▶ _Data provided_
:::
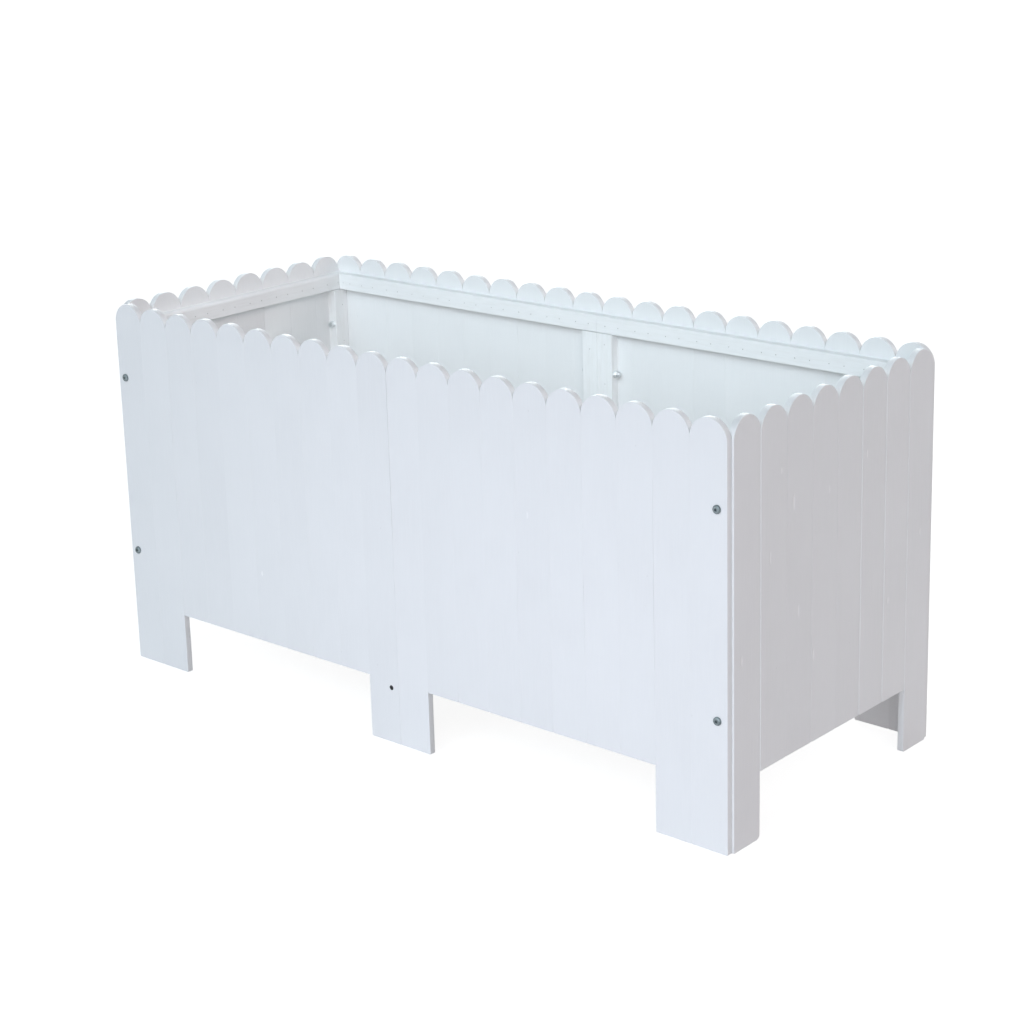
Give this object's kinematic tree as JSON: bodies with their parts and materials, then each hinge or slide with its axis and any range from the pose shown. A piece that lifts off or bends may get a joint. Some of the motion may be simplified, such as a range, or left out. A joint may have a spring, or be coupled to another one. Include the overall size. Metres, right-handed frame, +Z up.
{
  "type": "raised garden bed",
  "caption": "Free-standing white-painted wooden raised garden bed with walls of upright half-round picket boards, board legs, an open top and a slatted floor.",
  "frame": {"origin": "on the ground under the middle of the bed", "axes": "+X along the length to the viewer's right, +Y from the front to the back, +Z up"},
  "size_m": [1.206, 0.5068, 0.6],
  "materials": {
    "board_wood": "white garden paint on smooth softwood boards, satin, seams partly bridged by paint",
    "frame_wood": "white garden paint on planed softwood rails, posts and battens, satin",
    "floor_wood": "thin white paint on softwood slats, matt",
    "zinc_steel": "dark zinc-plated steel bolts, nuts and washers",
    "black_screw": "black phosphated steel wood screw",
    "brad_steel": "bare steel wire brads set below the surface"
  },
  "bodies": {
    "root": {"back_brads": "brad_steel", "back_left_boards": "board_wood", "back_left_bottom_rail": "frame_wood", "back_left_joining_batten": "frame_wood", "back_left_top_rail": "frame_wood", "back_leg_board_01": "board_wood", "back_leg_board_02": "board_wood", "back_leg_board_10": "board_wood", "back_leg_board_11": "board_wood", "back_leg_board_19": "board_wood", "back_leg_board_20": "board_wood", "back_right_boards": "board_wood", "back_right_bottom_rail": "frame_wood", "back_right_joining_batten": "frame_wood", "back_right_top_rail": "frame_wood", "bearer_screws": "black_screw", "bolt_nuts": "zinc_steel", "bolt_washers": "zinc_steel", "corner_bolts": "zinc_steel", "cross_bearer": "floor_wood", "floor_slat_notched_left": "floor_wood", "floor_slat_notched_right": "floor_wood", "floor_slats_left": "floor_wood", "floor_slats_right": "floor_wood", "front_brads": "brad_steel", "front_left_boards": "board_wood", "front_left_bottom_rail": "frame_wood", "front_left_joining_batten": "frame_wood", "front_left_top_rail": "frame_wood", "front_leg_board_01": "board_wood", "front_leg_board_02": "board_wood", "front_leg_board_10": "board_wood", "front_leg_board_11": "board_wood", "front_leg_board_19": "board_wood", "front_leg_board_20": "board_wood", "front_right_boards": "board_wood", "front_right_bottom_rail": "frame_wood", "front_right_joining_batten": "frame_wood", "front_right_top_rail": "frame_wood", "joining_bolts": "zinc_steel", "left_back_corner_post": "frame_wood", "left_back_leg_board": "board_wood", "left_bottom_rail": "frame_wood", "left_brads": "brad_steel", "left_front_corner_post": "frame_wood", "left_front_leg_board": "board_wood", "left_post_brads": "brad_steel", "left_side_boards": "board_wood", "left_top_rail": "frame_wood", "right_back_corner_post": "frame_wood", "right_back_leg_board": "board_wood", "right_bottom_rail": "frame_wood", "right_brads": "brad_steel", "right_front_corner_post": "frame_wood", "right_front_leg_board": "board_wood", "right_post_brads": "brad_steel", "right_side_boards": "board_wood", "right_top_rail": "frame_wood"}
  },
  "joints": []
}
:::
▶ _What is required_
In the material above, find each line that contains the word "bodies", and select it.

▶ _Task answer_
Give this object's kinematic tree as JSON: bodies with their parts and materials, then each hinge or slide with its axis and any range from the pose shown. A piece that lifts off or bends may get a joint. Some of the motion may be simplified, such as a range, or left out. A joint may have a spring, or be coupled to another one. Include the overall size. Metres, right-handed frame, +Z up.
  "bodies": {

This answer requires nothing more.